▸ **WRITTEN TASK**
Among the entries that follow, the required portion opens with the line containing "obj.matrix_parent_inverse = Matrix.Identity(4)" and closes with the line containing "imported = [obj". Give that portion again exactly, and nothing else.

###

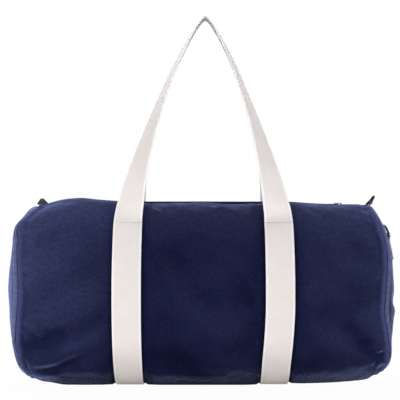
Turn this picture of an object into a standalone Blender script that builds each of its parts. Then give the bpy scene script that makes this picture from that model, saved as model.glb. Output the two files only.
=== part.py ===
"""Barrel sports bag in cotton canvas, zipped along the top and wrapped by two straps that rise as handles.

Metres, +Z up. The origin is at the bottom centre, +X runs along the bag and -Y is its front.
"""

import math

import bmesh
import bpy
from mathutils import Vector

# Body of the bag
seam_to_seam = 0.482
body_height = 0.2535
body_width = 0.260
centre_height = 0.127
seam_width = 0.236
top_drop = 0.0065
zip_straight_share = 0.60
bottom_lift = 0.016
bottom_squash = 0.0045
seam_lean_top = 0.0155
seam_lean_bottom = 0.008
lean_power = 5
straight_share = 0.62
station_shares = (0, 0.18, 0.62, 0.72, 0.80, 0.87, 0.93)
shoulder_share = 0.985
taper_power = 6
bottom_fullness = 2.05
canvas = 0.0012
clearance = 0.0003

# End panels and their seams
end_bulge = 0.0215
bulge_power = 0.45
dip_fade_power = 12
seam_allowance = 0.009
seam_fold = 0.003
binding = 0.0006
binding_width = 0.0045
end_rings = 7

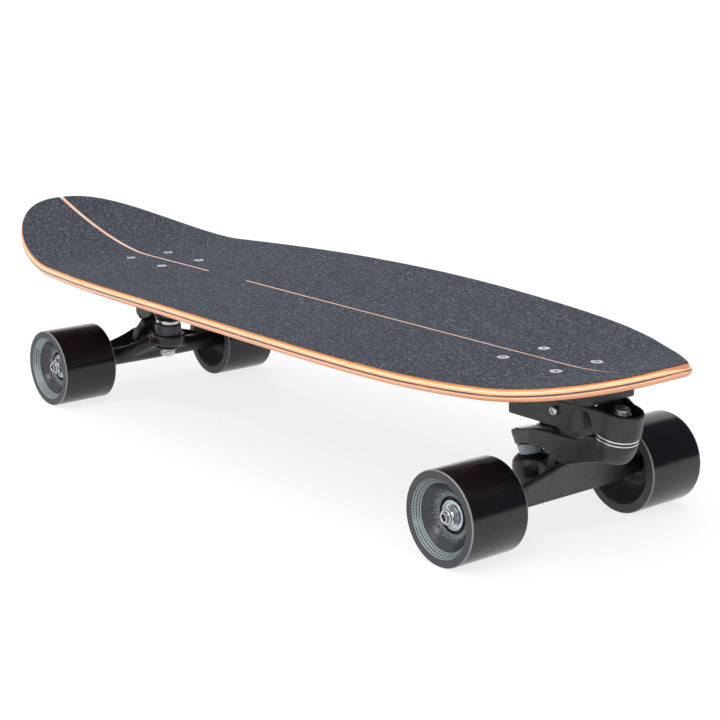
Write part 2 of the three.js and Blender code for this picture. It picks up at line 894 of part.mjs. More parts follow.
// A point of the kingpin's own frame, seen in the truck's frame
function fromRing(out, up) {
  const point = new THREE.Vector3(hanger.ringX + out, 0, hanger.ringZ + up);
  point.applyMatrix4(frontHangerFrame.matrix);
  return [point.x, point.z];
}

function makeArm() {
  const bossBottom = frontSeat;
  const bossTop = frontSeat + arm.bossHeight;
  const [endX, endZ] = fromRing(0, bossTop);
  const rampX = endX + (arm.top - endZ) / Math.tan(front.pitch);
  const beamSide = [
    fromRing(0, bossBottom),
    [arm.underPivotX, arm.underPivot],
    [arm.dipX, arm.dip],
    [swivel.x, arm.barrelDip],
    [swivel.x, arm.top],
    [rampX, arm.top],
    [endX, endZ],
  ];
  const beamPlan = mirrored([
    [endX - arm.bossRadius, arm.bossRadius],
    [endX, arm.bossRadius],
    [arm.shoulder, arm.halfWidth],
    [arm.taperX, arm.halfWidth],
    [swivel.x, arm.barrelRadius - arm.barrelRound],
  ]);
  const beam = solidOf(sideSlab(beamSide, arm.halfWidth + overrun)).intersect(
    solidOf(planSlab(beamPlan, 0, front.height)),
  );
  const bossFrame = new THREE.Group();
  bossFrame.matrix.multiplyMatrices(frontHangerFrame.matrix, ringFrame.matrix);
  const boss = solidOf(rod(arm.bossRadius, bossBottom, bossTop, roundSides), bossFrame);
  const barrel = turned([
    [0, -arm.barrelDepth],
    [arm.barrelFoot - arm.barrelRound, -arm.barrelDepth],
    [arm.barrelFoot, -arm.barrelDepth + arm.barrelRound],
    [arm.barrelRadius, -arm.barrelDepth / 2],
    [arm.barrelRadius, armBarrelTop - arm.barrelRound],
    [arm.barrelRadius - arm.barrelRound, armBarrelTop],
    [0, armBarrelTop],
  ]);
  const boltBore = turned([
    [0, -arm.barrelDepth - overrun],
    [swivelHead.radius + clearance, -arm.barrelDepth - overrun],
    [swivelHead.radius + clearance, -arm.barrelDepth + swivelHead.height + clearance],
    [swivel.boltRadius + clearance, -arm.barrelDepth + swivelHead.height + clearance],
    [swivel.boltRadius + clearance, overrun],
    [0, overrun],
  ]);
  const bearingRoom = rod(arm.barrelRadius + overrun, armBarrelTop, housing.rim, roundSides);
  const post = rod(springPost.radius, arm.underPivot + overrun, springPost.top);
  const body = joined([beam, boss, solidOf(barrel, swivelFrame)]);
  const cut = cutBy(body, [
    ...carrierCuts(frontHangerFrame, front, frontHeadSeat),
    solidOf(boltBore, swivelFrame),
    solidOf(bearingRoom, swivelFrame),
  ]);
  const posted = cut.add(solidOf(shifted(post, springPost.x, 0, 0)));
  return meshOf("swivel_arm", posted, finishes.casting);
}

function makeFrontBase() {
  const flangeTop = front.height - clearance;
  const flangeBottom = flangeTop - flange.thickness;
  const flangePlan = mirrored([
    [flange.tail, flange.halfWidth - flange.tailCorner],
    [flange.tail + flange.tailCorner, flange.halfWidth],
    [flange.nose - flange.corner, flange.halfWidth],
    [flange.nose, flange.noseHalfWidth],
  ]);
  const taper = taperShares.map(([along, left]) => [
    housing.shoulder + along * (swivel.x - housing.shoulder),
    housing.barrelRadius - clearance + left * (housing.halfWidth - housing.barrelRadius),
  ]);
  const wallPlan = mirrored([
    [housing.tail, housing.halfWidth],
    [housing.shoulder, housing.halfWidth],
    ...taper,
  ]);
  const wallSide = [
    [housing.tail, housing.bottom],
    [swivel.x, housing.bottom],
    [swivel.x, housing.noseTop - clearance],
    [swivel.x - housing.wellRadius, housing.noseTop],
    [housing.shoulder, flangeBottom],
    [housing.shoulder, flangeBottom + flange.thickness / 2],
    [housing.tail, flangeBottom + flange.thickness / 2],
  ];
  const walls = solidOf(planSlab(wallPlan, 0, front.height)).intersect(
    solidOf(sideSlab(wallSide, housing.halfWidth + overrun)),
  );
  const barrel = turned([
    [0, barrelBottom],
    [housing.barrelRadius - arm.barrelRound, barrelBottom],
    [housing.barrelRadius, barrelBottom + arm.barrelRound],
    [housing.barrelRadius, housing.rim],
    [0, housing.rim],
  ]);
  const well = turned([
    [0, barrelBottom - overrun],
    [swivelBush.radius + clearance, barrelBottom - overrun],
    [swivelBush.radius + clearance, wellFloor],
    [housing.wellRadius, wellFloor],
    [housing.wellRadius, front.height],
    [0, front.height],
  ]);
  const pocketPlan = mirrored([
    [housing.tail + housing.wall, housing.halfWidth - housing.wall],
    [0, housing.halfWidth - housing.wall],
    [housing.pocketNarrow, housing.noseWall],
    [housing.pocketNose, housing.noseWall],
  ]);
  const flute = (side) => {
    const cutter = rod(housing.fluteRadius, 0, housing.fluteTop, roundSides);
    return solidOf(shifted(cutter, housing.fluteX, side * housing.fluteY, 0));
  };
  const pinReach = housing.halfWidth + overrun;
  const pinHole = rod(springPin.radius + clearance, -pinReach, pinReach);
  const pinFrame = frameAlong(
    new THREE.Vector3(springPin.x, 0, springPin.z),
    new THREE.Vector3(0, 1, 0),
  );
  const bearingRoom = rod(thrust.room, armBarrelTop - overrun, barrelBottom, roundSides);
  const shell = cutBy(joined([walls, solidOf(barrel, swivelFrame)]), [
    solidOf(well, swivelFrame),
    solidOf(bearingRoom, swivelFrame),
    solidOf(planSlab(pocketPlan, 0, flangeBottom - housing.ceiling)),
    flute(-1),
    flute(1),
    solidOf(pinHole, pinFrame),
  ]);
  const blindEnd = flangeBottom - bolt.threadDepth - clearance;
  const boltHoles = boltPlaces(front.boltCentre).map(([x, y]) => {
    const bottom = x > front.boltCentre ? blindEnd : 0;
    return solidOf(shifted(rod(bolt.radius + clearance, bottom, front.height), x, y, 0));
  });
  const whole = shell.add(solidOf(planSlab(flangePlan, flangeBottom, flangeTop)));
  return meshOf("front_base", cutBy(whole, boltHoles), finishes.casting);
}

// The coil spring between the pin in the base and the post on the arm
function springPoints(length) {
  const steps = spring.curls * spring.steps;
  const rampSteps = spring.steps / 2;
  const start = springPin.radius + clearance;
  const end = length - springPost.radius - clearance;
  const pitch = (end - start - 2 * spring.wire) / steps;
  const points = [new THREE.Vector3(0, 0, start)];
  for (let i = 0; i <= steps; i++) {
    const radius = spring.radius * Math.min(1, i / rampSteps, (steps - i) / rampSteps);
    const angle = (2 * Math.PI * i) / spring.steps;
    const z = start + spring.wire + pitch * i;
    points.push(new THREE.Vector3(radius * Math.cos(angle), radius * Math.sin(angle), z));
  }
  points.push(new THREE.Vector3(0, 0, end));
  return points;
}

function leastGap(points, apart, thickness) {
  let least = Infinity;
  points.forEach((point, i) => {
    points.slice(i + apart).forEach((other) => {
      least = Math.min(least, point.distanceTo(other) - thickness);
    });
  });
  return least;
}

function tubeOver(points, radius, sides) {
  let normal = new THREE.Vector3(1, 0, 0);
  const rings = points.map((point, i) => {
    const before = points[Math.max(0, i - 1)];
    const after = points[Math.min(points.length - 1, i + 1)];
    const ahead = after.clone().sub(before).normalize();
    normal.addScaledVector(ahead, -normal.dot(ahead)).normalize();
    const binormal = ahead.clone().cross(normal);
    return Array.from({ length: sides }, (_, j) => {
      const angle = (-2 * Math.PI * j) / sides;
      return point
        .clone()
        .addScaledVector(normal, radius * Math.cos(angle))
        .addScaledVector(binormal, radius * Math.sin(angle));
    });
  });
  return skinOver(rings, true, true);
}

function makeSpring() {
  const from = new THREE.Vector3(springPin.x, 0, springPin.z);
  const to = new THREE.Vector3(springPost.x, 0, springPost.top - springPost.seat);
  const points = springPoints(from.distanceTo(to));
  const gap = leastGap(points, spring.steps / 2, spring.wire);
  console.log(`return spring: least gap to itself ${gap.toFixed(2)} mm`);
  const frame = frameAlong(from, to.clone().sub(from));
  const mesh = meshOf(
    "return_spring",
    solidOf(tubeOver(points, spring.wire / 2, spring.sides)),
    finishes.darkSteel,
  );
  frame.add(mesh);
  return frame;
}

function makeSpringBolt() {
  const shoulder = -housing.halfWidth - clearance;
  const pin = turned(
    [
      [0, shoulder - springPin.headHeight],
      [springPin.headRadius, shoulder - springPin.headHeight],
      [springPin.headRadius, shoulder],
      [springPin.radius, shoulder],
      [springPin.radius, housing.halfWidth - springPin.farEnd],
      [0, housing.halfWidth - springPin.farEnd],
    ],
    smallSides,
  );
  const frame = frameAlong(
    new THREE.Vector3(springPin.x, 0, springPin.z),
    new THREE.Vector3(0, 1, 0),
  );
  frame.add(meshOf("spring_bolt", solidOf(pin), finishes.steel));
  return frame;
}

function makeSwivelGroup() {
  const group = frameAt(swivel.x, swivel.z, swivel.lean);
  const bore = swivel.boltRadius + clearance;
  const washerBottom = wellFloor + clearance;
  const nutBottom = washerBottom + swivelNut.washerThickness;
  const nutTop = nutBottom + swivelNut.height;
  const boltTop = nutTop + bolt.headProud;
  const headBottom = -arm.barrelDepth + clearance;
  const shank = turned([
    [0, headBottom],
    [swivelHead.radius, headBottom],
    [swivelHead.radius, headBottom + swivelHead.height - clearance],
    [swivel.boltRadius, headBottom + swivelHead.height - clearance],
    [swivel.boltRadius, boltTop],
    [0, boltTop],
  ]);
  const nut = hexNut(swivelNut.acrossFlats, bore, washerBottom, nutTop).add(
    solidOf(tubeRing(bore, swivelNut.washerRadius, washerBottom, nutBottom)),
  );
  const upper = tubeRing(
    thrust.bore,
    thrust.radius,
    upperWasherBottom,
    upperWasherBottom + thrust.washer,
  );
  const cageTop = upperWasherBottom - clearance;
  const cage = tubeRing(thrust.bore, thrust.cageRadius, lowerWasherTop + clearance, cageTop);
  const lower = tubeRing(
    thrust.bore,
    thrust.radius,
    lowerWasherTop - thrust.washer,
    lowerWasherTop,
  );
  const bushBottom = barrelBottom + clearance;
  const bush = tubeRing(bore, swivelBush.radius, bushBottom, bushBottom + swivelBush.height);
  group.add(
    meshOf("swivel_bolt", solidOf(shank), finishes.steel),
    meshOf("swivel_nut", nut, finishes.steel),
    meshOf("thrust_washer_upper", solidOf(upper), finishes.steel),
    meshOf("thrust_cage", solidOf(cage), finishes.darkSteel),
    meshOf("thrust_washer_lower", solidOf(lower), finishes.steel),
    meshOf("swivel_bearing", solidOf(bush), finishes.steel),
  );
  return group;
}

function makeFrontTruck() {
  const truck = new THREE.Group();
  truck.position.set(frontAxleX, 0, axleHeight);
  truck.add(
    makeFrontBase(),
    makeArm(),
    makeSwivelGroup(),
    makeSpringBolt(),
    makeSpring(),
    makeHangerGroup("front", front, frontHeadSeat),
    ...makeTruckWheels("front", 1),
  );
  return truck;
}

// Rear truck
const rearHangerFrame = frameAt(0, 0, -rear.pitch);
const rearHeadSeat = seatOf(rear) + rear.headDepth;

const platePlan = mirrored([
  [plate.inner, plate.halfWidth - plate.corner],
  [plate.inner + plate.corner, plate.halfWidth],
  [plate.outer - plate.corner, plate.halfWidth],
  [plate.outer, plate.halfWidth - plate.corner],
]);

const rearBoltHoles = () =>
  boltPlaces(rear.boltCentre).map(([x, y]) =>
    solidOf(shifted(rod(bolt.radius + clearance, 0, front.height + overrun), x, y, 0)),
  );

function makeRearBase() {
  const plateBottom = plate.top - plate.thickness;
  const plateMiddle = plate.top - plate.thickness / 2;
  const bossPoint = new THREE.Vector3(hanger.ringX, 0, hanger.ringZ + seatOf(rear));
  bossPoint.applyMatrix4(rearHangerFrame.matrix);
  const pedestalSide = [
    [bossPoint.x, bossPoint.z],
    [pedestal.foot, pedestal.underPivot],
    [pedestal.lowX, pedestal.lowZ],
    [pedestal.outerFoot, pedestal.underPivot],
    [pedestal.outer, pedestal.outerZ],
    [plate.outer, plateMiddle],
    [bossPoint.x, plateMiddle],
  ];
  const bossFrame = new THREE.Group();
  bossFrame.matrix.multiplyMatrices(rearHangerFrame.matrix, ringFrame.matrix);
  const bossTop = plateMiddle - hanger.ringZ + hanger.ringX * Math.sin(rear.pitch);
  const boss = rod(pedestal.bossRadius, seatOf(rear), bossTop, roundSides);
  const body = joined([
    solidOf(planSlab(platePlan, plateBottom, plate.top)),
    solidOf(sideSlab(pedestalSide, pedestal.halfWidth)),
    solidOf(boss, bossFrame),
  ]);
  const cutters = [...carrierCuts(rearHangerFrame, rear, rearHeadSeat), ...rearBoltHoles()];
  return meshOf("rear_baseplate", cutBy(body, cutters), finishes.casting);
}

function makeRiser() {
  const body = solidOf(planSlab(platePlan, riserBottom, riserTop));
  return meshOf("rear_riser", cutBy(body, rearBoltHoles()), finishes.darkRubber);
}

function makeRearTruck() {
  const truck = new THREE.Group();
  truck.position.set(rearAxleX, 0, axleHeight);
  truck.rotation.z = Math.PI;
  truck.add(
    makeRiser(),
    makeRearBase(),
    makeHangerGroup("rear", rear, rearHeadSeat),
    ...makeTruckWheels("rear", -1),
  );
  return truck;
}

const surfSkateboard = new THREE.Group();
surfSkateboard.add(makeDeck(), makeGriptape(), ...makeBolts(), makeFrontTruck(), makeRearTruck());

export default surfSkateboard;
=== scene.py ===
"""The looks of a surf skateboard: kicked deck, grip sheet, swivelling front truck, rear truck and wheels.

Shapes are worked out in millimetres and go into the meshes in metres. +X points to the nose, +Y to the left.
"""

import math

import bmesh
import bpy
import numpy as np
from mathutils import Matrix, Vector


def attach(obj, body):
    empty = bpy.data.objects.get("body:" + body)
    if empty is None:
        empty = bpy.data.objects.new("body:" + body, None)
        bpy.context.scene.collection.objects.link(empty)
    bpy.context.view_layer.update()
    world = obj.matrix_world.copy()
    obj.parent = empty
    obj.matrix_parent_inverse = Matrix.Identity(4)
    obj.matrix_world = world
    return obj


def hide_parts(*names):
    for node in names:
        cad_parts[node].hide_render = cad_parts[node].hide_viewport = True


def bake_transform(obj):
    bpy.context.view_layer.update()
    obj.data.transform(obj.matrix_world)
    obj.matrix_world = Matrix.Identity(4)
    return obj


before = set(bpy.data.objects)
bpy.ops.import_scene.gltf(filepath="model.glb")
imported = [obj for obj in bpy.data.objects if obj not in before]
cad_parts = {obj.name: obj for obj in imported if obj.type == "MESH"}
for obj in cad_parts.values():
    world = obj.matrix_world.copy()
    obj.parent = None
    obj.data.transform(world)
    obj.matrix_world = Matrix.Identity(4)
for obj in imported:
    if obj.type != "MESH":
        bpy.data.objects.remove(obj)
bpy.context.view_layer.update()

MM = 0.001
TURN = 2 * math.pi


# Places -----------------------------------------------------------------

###

▸ **IN RESPONSE**
    obj.matrix_parent_inverse = Matrix.Identity(4)
    obj.matrix_world = world
    return obj


def hide_parts(*names):
    for node in names:
        cad_parts[node].hide_render = cad_parts[node].hide_viewport = True


def bake_transform(obj):
    bpy.context.view_layer.update()
    obj.data.transform(obj.matrix_world)
    obj.matrix_world = Matrix.Identity(4)
    return obj


before = set(bpy.data.objects)
bpy.ops.import_scene.gltf(filepath="model.glb")
imported = [obj for obj in bpy.data.objects if obj not in before]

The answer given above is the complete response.